- Requirement
Print every line of the listing exactly, please.

- Dataset content
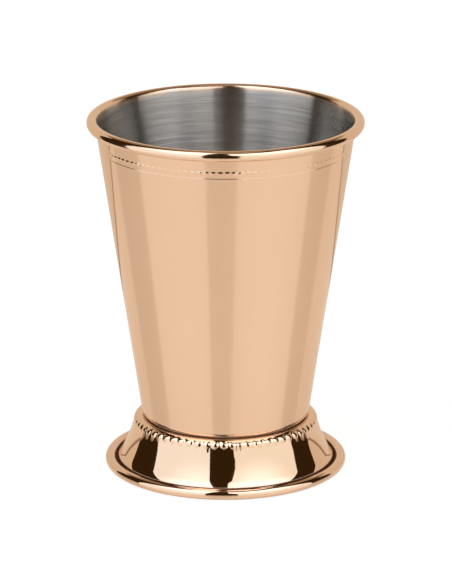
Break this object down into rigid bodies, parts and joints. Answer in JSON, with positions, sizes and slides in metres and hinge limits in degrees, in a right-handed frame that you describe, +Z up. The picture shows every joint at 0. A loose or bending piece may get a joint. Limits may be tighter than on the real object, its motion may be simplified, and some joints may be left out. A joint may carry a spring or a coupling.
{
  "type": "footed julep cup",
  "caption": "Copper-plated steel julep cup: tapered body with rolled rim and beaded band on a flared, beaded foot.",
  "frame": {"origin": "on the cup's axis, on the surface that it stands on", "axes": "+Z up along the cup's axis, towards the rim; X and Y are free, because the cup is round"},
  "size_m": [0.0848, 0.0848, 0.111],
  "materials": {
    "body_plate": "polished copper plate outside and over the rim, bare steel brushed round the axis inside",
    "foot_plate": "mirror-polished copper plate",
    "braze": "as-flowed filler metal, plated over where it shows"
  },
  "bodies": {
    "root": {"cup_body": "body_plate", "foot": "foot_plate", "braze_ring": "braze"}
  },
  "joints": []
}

- Result of the exercise
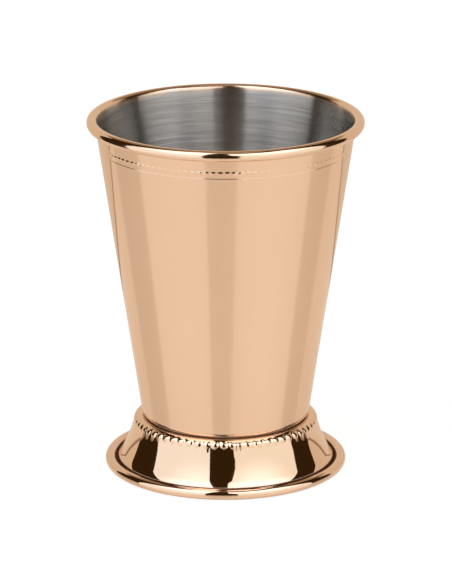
Break this object down into rigid bodies, parts and joints. Answer in JSON, with positions, sizes and slides in metres and hinge limits in degrees, in a right-handed frame that you describe, +Z up. The picture shows every joint at 0. A loose or bending piece may get a joint. Limits may be tighter than on the real object, its motion may be simplified, and some joints may be left out. A joint may carry a spring or a coupling.
{
  "type": "footed julep cup",
  "caption": "Copper-plated steel julep cup: tapered body with rolled rim and beaded band on a flared, beaded foot.",
  "frame": {"origin": "on the cup's axis, on the surface that it stands on", "axes": "+Z up along the cup's axis, towards the rim; X and Y are free, because the cup is round"},
  "size_m": [0.0848, 0.0848, 0.111],
  "materials": {
    "body_plate": "polished copper plate outside and over the rim, bare steel brushed round the axis inside",
    "foot_plate": "mirror-polished copper plate",
    "braze": "as-flowed filler metal, plated over where it shows"
  },
  "bodies": {
    "root": {"cup_body": "body_plate", "foot": "foot_plate", "braze_ring": "braze"}
  },
  "joints": []
}